While the slight easing in trimmed mean inflation is good news, measures of domestic inflation paint a less rosy picture. Non-tradable inflation was 5% over the year – well above its inflation era average – and the highest rate outside of the post-Covid breakout and pre-GFC period. The RBA also pays closer attention to domestic inflation measures, given they depend more on labour costs which respond to domestic capacity constraints. By contrast, tradable inflation has been well contained.

An alternative measure of domestic inflation, market services excluding volatile items, accelerated through 2025. Within this, inflation has been strongest for domestic travel (8.7% over the year), maintenance and repair of vehicles (6%), vet and pet services (4.9%), and cleaning, repair & hire (4.4%). Ten of the fourteen components in this measure have inflation exceeding the RBA’s 2.5% target.

One component that continues to have a large impact on inflation is electricity which increased by 37% over the year. The large rise reflects reductions in the electricity rebates provided to households by governments. Excluding the effects of rebates, electricity prices rose 4.9% over the year.

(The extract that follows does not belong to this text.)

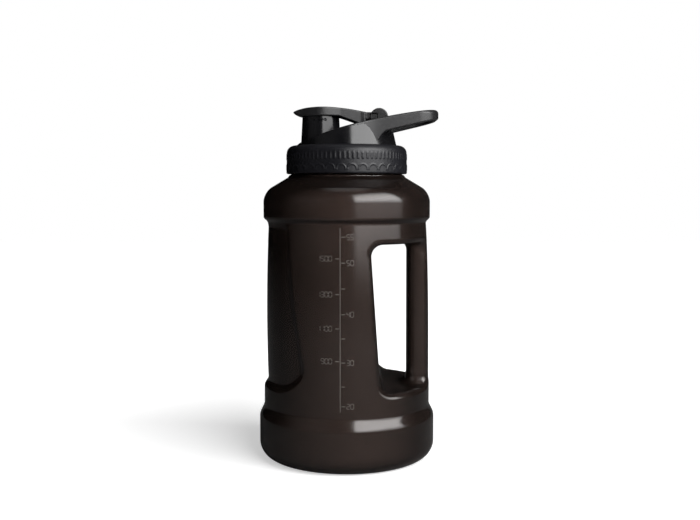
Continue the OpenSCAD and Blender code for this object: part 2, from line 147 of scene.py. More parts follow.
def surface_net(field, low, high, cell):
    """Points and quads of the surface where the field is zero."""
    low = np.array(low, float)
    counts = np.ceil((np.array(high, float) - low) / cell).astype(int) + 1
    axes = [low[i] + cell * np.arange(counts[i]) for i in range(3)]
    values = np.broadcast_to(field(*np.meshgrid(*axes, indexing="ij", sparse=True)), counts)
    inside = values < 0
    full = np.zeros(counts - 1, int)
    for i, j, k in CORNERS:
        full += inside[i:counts[0] - 1 + i, j:counts[1] - 1 + j, k:counts[2] - 1 + k]
    cells = np.argwhere((full > 0) & (full < 8))
    number = np.full(counts - 1, -1)
    number[tuple(cells.T)] = np.arange(len(cells))
    total = np.zeros((len(cells), 3))
    hits = np.zeros(len(cells))
    for a, b in CELL_EDGES:
        at_a = values[tuple((cells + a).T)]
        at_b = values[tuple((cells + b).T)]
        crossed = (at_a < 0) != (at_b < 0)
        share = np.where(crossed, at_a / np.where(crossed, at_a - at_b, 1), 0)
        total += crossed[:, None] * (np.array(a) + share[:, None] * (np.array(b) - np.array(a)))
        hits += crossed
    points = low + cell * (cells + total / hits[:, None])
    return points, net_quads(inside, number)


def net_quads(inside, number):
    """One quad round each grid edge that the surface crosses, facing out of the shape."""
    quads = []
    for axis in range(3):
        step_i, step_j = np.eye(3, dtype=int)[[(axis + 1) % 3, (axis + 2) % 3]]
        first = inside.take(np.arange(inside.shape[axis] - 1), axis)
        second = inside.take(np.arange(1, inside.shape[axis]), axis)
        at = np.argwhere(first != second)
        room = np.array(number.shape)
        kept = ((at - step_i - step_j >= 0) & (at < room)).all(axis=1)
        at = at[kept]
        leaving = first[tuple(at.T)]
        ring = [number[tuple((at - back).T)] for back in (step_i + step_j, step_j, 0 * step_i, step_i)]
        ring = np.stack(ring, axis=1)
        quads.append(np.where(leaving[:, None], ring, ring[:, ::-1]))
    return np.concatenate(quads)


def slope_of(field, points):
    """Direction in which the field grows at each point."""
    columns = []
    for shift in SLOPE_STEP * np.eye(3):
        columns.append((field(*(points + shift).T) - field(*(points - shift).T)) / (2 * SLOPE_STEP))
    return np.stack(columns, axis=1)


def pulled_on(field, points, reach, rounds=3):
    """The points moved onto the surface, by at most reach in each round."""
    for _ in range(rounds):
        slope = slope_of(field, points)
        steep = np.maximum((slope ** 2).sum(axis=1), 0.25)
        move = -(field(*points.T) / steep)[:, None] * slope
        length = np.maximum(np.linalg.norm(move, axis=1, keepdims=True), 1e-9)
        points = points + move * np.minimum(1, reach / length)
    return points


def evened(points, quads, share=0.55):
    """Each point moved towards the middle of the quads round it."""
    centres = points[quads].mean(axis=1)
    corners = quads.ravel()
    met = np.maximum(np.bincount(corners, minlength=len(points)), 1)
    sums = [np.bincount(corners, np.repeat(centres[:, i], 4), len(points)) for i in range(3)]
    middle = np.stack(sums, axis=1) / met[:, None]
    return points + share * (middle - points)


def skin(field, low, high, cell):
    """Evenly spread points and quads on the surface of a field."""
    points, quads = surface_net(field, low, high, cell)
    for _ in range(2):
        points = pulled_on(field, evened(points, quads), cell / 2)
    return points, quads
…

Prices for domestic holiday travel increased 8.7% over the year, far exceeding the 1.2% increase in international holiday travel. But before you rush out to book an international holiday, it’s worth noting that the real price of international travel (i.e. accounting for the increase in aggregate prices) is 12% higher than on the eve of the pandemic. This reverses the long-run trend decline in the real cost of international travel. Real domestic travel prices are 6% higher, unwinding the years-long decline in real domestic travel costs.

Now it’s all about oil prices. March petrol prices are going to be significantly higher than in February. On current estimates, the petrol component of the CPI will record monthly inflation exceeding 20%, contributing at least 0.7 percentage points to March CPI inflation, with the broader effects of higher oil prices likely pushing aggregate inflation to around 5% in coming months. With the oil supply shock increasing inflation, but slowing economic growth, the RBA will struggle to keep the economy on an even keel.